Collected material:
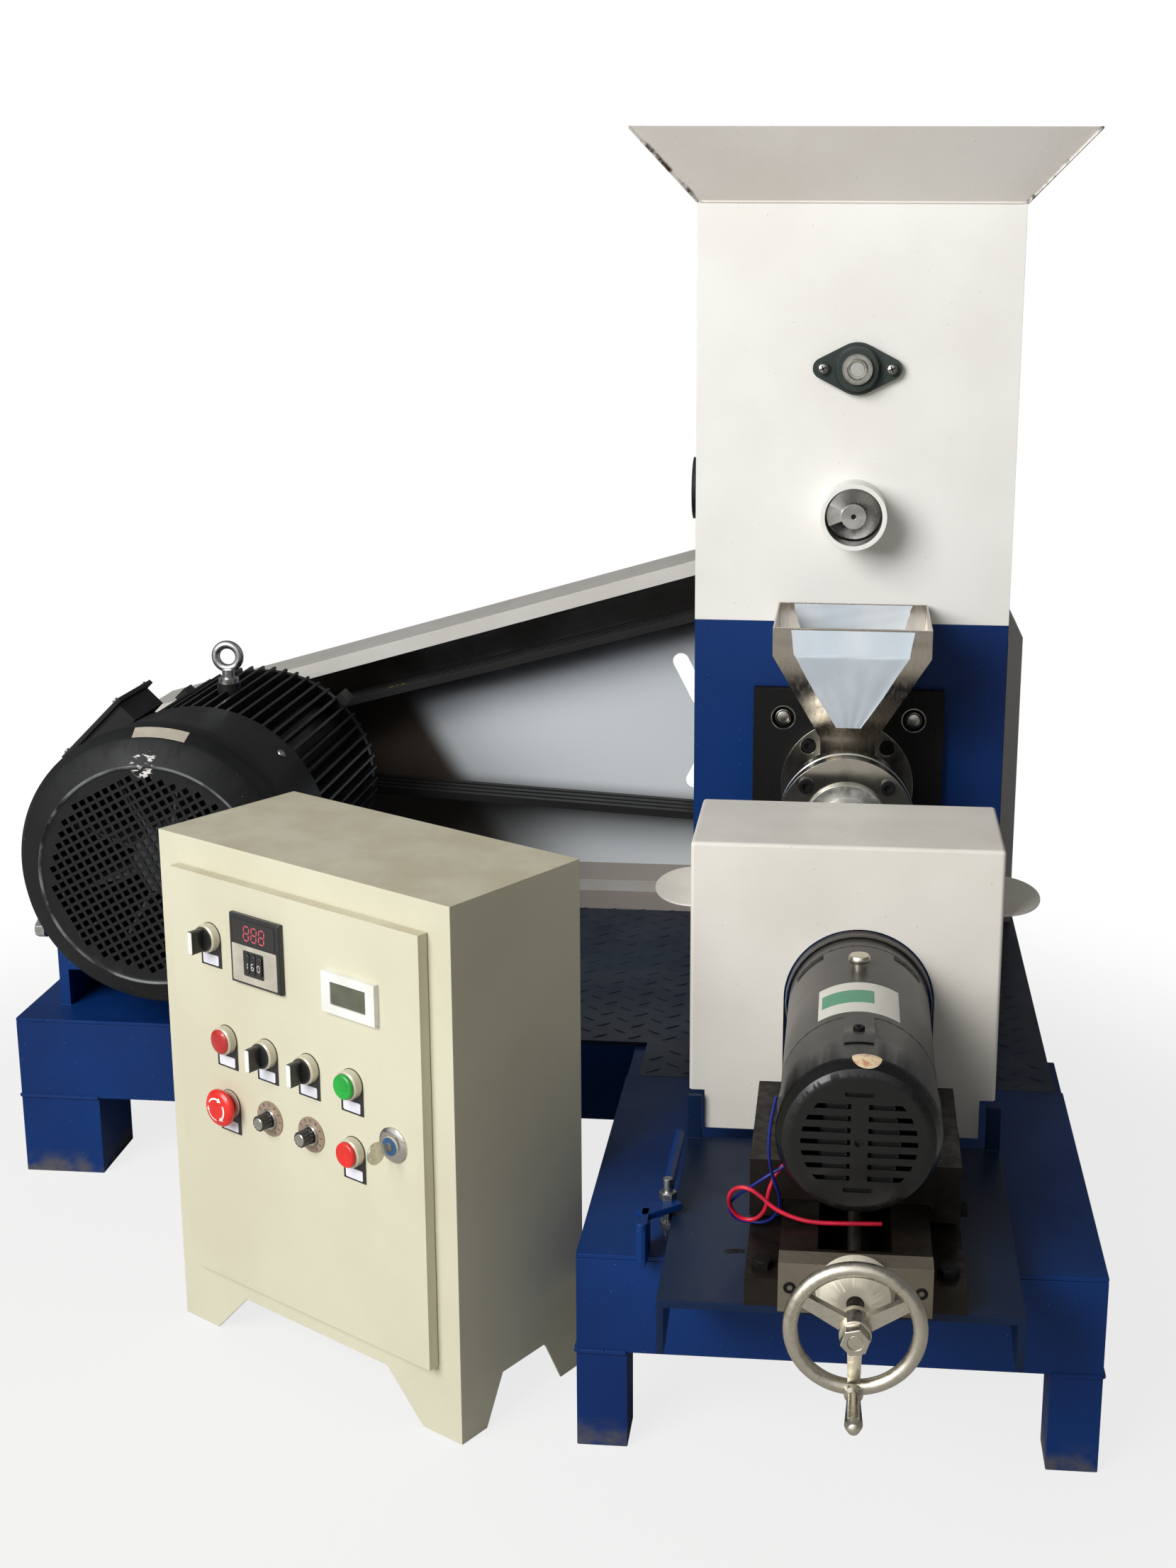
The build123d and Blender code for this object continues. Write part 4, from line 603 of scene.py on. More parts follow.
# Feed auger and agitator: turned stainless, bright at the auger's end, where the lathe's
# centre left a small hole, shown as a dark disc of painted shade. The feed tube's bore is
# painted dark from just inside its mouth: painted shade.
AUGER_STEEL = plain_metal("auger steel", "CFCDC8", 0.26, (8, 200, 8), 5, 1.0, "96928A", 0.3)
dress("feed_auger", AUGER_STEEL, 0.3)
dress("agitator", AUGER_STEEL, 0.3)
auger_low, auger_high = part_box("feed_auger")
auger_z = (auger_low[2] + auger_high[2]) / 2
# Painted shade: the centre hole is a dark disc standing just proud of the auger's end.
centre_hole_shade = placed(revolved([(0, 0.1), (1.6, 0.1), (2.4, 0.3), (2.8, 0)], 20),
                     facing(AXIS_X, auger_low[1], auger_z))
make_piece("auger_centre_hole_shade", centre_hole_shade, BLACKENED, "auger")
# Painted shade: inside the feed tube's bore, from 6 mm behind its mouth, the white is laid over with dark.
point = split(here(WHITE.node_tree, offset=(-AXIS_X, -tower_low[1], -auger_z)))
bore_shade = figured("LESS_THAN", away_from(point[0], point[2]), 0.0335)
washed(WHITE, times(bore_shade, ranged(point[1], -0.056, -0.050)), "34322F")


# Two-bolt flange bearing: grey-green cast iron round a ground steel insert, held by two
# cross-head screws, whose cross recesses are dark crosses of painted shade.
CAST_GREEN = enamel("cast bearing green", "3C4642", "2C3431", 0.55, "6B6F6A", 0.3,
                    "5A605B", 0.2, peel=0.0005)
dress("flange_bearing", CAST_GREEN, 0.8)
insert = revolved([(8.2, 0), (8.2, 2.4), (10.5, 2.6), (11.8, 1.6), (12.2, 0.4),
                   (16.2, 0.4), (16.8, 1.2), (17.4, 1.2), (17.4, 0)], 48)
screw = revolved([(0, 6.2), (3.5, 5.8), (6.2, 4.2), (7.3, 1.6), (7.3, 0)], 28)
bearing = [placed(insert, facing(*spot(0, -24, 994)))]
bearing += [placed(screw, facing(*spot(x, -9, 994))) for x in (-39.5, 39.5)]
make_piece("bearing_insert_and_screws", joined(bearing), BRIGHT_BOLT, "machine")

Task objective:
Write out the full listing, keeping every line exactly as it is.

Exercise result:
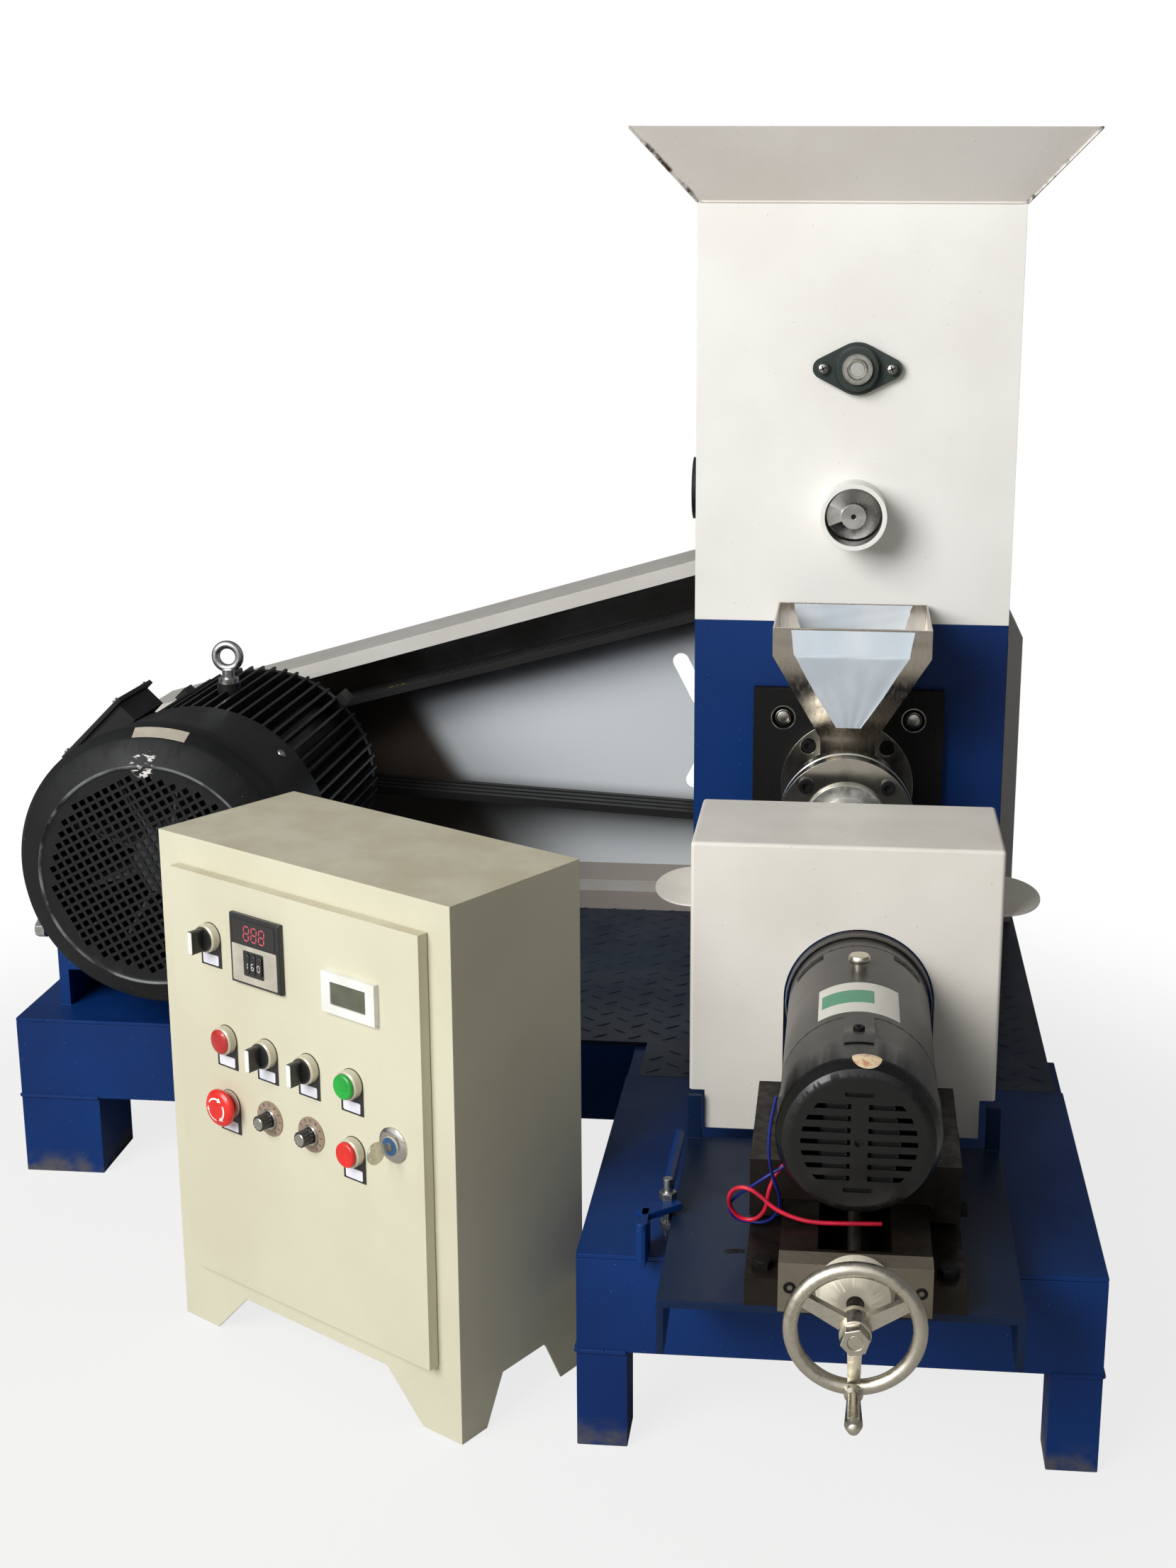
The build123d and Blender code for this object continues. Write part 4, from line 603 of scene.py on. More parts follow.
# Feed auger and agitator: turned stainless, bright at the auger's end, where the lathe's
# centre left a small hole, shown as a dark disc of painted shade. The feed tube's bore is
# painted dark from just inside its mouth: painted shade.
AUGER_STEEL = plain_metal("auger steel", "CFCDC8", 0.26, (8, 200, 8), 5, 1.0, "96928A", 0.3)
dress("feed_auger", AUGER_STEEL, 0.3)
dress("agitator", AUGER_STEEL, 0.3)
auger_low, auger_high = part_box("feed_auger")
auger_z = (auger_low[2] + auger_high[2]) / 2
# Painted shade: the centre hole is a dark disc standing just proud of the auger's end.
centre_hole_shade = placed(revolved([(0, 0.1), (1.6, 0.1), (2.4, 0.3), (2.8, 0)], 20),
                     facing(AXIS_X, auger_low[1], auger_z))
make_piece("auger_centre_hole_shade", centre_hole_shade, BLACKENED, "auger")
# Painted shade: inside the feed tube's bore, from 6 mm behind its mouth, the white is laid over with dark.
point = split(here(WHITE.node_tree, offset=(-AXIS_X, -tower_low[1], -auger_z)))
bore_shade = figured("LESS_THAN", away_from(point[0], point[2]), 0.0335)
washed(WHITE, times(bore_shade, ranged(point[1], -0.056, -0.050)), "34322F")


# Two-bolt flange bearing: grey-green cast iron round a ground steel insert, held by two
# cross-head screws, whose cross recesses are dark crosses of painted shade.
CAST_GREEN = enamel("cast bearing green", "3C4642", "2C3431", 0.55, "6B6F6A", 0.3,
                    "5A605B", 0.2, peel=0.0005)
dress("flange_bearing", CAST_GREEN, 0.8)
insert = revolved([(8.2, 0), (8.2, 2.4), (10.5, 2.6), (11.8, 1.6), (12.2, 0.4),
                   (16.2, 0.4), (16.8, 1.2), (17.4, 1.2), (17.4, 0)], 48)
screw = revolved([(0, 6.2), (3.5, 5.8), (6.2, 4.2), (7.3, 1.6), (7.3, 0)], 28)
bearing = [placed(insert, facing(*spot(0, -24, 994)))]
bearing += [placed(screw, facing(*spot(x, -9, 994))) for x in (-39.5, 39.5)]
make_piece("bearing_insert_and_screws", joined(bearing), BRIGHT_BOLT, "machine")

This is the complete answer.